We didn't have much reuse at the time (a couple dozen topics), though. And the switch would mean abandoning two decades of perfected customized tools, fracturing a few hundred XML files into a staggering 12k files, adopting an admittedly complicated set of doc processes, and seemingly losing control over our baby. Oops, did I say baby? I meant our documentation collection.  Anyway, we were a Docbook shop, pioneering and advocating change in the Docbook standard in the industry, mavericks in the face of processes-for-the-sake-of-process, and generally adverse to abandoning all in the absence of a problem that justified it. There seemed really no compelling reason to make the switch for the small reuse needs we had.  After all, our information products were receiving acclaim, and Our Customers Were Happy :oops: with them. So.. why change?

Then, a funny thing happened On The Way To Market.
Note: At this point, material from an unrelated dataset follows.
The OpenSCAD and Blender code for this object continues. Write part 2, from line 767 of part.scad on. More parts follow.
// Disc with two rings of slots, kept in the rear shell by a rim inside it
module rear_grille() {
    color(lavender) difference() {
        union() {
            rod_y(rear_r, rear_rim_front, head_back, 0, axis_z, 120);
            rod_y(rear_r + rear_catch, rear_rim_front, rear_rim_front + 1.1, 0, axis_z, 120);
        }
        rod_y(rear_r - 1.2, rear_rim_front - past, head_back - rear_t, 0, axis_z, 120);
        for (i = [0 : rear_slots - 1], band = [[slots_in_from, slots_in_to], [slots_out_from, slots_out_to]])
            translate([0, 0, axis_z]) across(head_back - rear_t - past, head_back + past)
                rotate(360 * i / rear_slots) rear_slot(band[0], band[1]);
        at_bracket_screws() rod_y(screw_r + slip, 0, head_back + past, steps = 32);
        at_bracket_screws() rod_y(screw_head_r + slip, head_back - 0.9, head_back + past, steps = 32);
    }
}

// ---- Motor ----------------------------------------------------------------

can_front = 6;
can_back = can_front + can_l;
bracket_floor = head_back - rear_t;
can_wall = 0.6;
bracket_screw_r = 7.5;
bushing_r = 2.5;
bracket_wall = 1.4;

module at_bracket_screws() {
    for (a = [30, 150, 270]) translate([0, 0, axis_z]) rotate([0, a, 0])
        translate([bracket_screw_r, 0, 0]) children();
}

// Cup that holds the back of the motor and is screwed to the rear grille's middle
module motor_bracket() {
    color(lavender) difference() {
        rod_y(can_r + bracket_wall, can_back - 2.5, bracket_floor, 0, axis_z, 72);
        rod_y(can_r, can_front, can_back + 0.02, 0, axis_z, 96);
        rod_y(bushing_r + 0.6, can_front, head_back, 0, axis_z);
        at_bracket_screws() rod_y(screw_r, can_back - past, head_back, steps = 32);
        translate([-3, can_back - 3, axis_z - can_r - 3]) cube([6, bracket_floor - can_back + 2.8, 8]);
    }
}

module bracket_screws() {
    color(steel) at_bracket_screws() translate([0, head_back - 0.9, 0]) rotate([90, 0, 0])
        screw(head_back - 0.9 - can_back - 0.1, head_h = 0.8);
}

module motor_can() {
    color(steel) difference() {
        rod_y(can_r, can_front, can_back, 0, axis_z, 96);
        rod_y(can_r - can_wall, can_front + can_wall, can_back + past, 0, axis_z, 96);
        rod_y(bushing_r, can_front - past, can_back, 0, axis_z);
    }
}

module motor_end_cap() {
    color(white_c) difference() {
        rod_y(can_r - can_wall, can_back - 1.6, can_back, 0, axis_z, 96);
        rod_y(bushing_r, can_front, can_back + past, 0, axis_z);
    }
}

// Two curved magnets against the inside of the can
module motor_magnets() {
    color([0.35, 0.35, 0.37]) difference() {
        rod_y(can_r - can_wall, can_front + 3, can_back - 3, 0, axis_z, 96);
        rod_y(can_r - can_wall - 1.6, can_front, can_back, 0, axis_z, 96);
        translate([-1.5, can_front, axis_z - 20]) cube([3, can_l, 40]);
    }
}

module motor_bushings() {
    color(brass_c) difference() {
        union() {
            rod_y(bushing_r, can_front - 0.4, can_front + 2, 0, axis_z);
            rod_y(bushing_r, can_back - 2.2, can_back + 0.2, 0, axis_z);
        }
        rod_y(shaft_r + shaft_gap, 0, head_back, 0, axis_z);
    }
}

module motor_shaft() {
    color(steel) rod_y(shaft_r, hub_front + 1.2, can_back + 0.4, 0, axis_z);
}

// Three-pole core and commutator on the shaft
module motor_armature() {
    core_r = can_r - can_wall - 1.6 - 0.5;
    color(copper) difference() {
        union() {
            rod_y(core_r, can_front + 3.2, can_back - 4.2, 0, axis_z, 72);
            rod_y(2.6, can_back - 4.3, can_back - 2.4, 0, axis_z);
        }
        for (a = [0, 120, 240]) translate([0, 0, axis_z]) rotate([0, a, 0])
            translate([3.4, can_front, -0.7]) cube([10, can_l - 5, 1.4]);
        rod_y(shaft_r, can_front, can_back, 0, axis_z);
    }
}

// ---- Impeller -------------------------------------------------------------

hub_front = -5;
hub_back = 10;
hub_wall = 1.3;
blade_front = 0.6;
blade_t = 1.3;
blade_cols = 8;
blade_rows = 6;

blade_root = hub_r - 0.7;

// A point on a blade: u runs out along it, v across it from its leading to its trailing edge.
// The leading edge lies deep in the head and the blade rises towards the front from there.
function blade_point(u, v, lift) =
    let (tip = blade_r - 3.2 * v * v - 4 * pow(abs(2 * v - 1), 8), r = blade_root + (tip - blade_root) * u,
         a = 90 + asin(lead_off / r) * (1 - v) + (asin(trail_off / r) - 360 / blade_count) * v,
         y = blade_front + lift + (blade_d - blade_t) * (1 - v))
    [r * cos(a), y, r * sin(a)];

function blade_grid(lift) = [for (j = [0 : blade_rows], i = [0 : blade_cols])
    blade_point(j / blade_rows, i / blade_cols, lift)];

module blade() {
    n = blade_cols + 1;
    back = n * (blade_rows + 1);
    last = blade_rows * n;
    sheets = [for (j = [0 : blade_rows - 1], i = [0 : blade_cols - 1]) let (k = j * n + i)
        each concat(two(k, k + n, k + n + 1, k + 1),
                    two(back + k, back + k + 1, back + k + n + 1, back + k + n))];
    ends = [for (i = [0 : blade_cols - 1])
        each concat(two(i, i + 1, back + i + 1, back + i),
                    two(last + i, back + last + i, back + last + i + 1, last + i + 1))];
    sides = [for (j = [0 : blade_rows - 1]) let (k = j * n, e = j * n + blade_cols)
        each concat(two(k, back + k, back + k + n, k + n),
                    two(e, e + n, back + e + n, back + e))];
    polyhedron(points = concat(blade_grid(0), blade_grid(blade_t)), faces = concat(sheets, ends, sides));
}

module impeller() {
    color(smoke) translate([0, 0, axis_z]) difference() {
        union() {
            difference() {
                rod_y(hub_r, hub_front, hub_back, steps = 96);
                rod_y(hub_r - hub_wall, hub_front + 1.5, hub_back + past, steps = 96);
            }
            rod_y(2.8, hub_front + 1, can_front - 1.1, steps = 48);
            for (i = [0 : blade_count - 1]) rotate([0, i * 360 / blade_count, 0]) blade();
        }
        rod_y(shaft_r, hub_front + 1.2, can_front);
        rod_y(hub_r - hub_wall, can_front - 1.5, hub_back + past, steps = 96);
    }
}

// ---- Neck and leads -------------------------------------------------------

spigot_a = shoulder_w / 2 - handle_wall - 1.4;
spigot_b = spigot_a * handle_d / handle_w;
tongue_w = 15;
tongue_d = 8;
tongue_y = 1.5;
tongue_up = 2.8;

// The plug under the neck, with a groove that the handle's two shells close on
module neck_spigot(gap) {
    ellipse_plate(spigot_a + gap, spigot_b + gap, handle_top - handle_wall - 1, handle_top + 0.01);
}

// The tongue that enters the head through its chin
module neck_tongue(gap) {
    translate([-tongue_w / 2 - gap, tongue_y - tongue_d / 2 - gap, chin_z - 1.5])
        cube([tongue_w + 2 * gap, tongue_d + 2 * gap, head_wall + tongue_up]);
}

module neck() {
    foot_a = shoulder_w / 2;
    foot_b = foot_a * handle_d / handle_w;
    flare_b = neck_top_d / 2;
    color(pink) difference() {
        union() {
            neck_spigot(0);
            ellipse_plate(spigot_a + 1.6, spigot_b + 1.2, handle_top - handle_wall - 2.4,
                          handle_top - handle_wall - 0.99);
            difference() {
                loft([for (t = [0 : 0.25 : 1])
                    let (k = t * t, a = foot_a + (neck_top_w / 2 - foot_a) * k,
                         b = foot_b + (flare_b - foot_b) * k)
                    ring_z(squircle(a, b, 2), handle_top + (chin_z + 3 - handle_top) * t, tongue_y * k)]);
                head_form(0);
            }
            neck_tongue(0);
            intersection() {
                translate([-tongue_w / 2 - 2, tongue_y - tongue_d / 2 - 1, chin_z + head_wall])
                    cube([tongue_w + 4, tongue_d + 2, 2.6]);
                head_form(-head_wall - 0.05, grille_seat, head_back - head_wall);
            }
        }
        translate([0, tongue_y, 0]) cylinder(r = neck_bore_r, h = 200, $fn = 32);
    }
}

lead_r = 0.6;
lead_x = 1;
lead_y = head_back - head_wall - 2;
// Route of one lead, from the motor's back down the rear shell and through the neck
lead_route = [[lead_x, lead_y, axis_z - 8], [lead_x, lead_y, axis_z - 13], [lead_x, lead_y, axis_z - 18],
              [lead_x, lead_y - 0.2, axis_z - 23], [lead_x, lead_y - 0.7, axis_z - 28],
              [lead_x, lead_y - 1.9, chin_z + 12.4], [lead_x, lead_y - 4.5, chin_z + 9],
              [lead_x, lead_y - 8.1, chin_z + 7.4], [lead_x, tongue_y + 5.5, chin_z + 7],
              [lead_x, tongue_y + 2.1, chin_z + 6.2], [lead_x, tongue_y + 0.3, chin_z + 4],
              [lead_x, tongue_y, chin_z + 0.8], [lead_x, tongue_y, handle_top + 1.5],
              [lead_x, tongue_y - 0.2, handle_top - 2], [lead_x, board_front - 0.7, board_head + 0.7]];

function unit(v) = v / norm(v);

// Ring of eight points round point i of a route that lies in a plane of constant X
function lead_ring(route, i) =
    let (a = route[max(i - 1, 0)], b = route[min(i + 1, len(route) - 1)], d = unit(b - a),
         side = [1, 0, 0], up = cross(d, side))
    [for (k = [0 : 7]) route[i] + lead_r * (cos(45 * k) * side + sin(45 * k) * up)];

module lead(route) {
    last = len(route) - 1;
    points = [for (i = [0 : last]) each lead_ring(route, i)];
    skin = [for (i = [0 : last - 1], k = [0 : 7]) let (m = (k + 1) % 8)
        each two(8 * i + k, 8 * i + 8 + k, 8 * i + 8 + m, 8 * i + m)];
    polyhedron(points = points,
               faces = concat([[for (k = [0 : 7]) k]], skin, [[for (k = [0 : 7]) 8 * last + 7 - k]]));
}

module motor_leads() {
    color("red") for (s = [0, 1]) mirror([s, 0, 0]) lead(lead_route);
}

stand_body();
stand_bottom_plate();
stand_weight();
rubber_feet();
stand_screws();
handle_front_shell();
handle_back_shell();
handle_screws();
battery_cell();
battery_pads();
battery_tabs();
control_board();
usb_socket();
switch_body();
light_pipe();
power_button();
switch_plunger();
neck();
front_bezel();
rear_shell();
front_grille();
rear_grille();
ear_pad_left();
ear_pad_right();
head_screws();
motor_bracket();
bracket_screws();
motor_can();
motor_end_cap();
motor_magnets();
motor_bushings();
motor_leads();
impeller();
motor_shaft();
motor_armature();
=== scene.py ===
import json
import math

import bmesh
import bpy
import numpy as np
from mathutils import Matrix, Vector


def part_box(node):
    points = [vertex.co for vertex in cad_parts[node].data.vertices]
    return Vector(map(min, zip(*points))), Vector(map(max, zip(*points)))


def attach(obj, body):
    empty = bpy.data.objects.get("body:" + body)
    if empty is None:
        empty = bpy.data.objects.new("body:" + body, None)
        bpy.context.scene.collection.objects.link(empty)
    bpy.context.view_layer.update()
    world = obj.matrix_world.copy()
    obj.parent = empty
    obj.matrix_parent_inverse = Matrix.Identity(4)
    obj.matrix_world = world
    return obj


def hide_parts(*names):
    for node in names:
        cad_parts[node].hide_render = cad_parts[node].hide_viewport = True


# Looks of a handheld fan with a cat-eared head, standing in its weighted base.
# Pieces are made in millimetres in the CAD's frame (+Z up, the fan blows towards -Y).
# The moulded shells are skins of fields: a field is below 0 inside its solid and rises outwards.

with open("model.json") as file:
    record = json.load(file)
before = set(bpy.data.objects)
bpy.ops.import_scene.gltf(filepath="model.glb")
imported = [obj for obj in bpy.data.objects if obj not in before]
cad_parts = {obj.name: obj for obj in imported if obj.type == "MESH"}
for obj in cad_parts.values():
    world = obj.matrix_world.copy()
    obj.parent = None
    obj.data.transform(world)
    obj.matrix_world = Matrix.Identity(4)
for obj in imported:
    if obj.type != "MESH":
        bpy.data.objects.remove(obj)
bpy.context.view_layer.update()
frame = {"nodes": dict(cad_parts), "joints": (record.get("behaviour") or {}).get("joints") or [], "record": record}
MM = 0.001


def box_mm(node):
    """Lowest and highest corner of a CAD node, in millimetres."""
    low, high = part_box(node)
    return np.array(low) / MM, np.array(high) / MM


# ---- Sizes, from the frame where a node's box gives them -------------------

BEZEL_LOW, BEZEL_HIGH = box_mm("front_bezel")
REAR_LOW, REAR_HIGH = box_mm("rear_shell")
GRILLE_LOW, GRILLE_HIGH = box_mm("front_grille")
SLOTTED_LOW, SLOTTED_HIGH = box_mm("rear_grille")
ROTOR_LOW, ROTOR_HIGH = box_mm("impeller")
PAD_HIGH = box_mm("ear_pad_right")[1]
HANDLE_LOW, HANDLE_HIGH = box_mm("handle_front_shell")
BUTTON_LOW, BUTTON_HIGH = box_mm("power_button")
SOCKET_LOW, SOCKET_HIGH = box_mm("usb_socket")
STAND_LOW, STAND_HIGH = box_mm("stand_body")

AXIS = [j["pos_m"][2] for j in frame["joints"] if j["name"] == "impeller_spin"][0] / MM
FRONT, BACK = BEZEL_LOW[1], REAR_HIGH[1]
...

Suddenly, in 2012, our reuse requirements shot up dramatically when a sort of product recombination approach to solution delivery hit us -- the on-the-fly integration of smaller products into end-to-end solutions with rapid go-to-market goals. Slower waterfall development and release strategy gave way to nimble, agile solution-creating, and this required the supporting information products to keep pace.

Suddenly, the definition of customer grew to include other authoring teams in other business units, as well as new customers of other products in the solution.

Suddenly, information architecture went from 'how to organize your books' to:

  • how to architect cross-project information products
  • how to blend terminology and styles across product documentation
  • how to write so that topics could be reused in multiple product contexts
  • how to version documentation and time its release to be concise and accurate for the software going out the door
  • how to do all this in a way that controlled localization and translation costs too?

Suddenly, the maverick authoring team style was no longer an option. For the organization to share and recombine content from the various product authoring teams, we had to Be On The Same Page - literally and metaphorically. Standardization of styles, processes, tools, the centralization of content, and the integration of authoring teams around the globe were a must.

Cut to today and we are within months of our final push to standardize, centralize, and integrate our SAP SQL Anywhere doc content in with the rest of SAP product documentation. Our content is now DITA-compliant, we author in one of the best XML authoring tools (oXygen), and we will be cohabitating a corporate content repository (Ixiasoft CMS). Our team now works closely with other SAP authoring teams around the globe on almost a daily basis. The timing of this change is perfect, as we now have close to 2500 topics being reused by other products in SAP, and that number is expected to double once our final migration is complete.

It's a whole new world, and we're pretty excited to be done with the (years) of projects to get our content switched over. We've had some hurdles to overcome to get to this point, but all in all, this has definitely been Change That Couldn't Be Spared.